Advertisement

Worms in the Apple

Share

THE PHENOMENAL POPULARITY of the iPod is matched only by the ambition of the company that makes it. But as Apple Computer tries to push its devices and computers into the living room and beyond, it is facing many of the same risks that have long plagued PCs. And those risks should concern the hundreds of millions of Americans who watch TV, not just the few thousand who watch TV on an iPod.

Apple’s computers have long been a haven, untouched by the viruses, spyware and other malicious software (a.k.a. “malware”) that pose a constant threat to computers running Microsoft Windows. Apple zealots argue that the Mac’s latest operating system is fundamentally more secure than Windows. Some security experts counter that the Mac’s resistance to attack hasn’t really been tested because most virus writers haven’t bothered to develop Mac versions of their vile handiwork.
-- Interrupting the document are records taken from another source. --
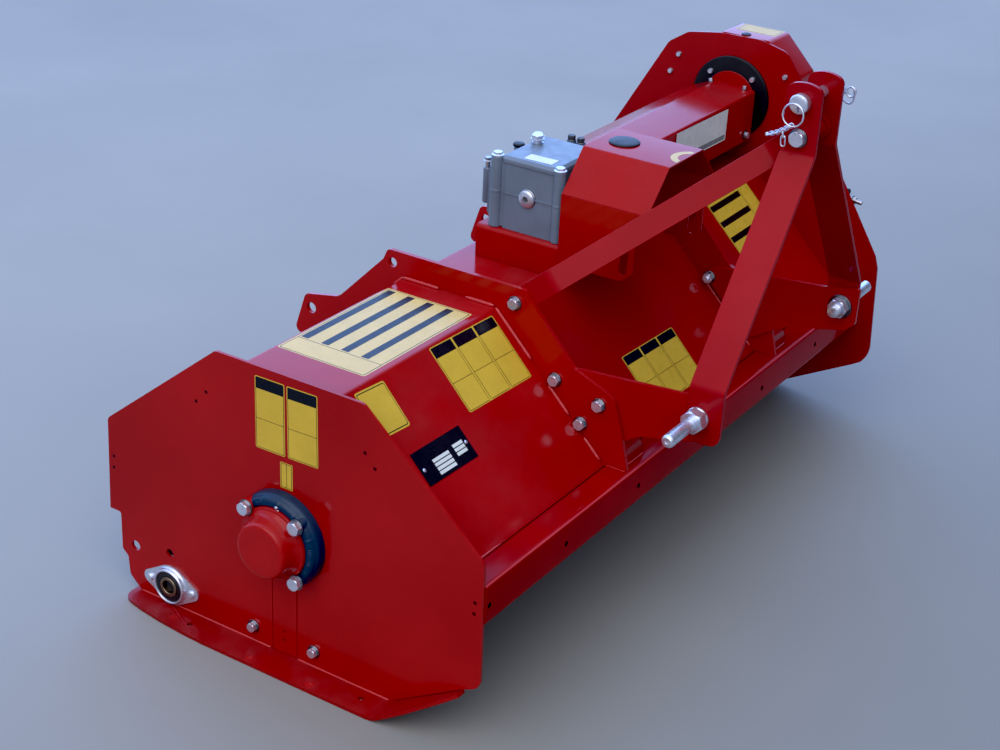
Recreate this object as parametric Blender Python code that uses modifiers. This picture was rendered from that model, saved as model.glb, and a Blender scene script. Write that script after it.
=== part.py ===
"""Tractor mulcher (flail mower) for a light three-point hitch, as separate sub-parts.

+X runs along the machine from the plain end to the belt drive, -Y is the side that
faces the tractor, +Z is up.  Sections below are written in millimetres from the
outer face of the plain end plate (x), a vertical reference plane (y) and the ground
(z).  An empty, machine_datum, moves all of it so that the world origin is the centre
of the footprint on the ground.
"""

import math

import bmesh
import bpy
from mathutils import Matrix, Vector

MM = 0.001
GAP = 0.3  # between pieces that touch

# ---- driving dimensions, mm -------------------------------------------------
DATUM = (-702.0, 55.2, 0.0)

PLATE_T = 5.0  # end plates
X_RIGHT = 0.0  # outer face of the plain end plate
X_LEFT = 1369.0  # inner face of the belt-side end plate
PLATE_BOTTOM = 6.3

HOOD_T = 4.0
HOOD = [(386.0, 150.0), (386.0, 250.0), (112.0, 497.0), (-72.0, 497.0), (-292.0, 279.5)]

BEAM_Y0, BEAM_Y1, BEAM_Z0, BEAM_Z1, BEAM_T = -347.0, -297.0, 207.0, 277.0, 4.0

HITCH_X = 709.5  # plane of symmetry of the hitch
RIB_T = 8.0
RIB_X = 427.0  # outer face of the right rib
STRUT_T = 8.0
STRUT_Y0, STRUT_Y1 = -496.0, -436.0
CLEVIS_X = 666.5  # outer face of the right clevis leg
LOWER_PIN_Y, LOWER_PIN_Z = -456.0, 415.5
TOP_PIN_Y, TOP_PIN_Z = -464.0, 871.5  # mast height 456
CLEVIS_BOLT_Y, CLEVIS_BOLT_Z = -465.0, 814.0
BRACE_FOOT = (-109.0, 513.0)
BRACE_W = 40.0

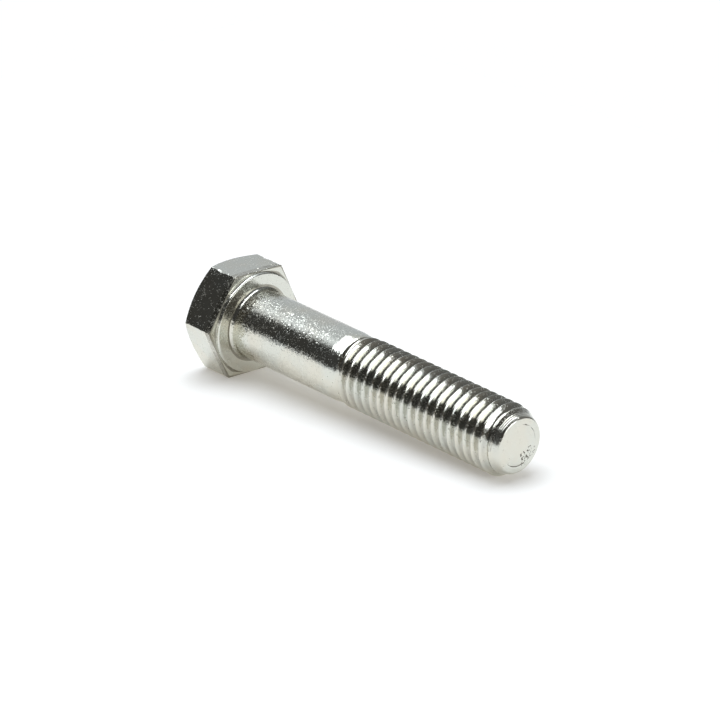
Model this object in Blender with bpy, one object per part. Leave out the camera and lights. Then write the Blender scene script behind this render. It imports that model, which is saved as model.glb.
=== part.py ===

That’s starting to change. Computer security firms recently reported the first two Mac worms -- malware that transmits itself automatically from computer to computer. They also reported a flaw in the latest Mac operating system that raised the chilling possibility of Web surfers being surreptitiously infected with software that hijacked their computers.

Advertisement

The situation is hardly as dire for Macs as it is for Windows PCs. There, the virus-writing craft has shifted from pranksters to profiteers, who make money by having armies of infected computers churn out spam, search for personal data or shut down websites. Nevertheless, the implication of the latest attacks is clear: No computer is really safe. And the biggest vulnerability isn’t insecure operating systems, it’s gullible users who install malicious software on their own machines -- either because they are duped or, in the case of many spyware programs, they want to get something for nothing.

The stakes will get bigger as computers make their way from the den into the living room. This week Apple introduced an iPod-powered boombox and two Macs that can integrate a TV set into a computer network, allowing TVs to play videos or songs stored anywhere in the home. Microsoft has been trying for years to get into the home entertainment center, but Apple’s knack for usability and its design flair more than offset its rival’s head start.

Once millions of homes have computers powering their audiovisual systems, count on malicious coders to try to fill the TV screen with unwanted commercials and pop-up come-ons for knives that never need sharpening and investment schemes in Nigeria. Whether they succeed will depend not just on the operating systems in use but on how careful people are. Mac users, you’ve been warned.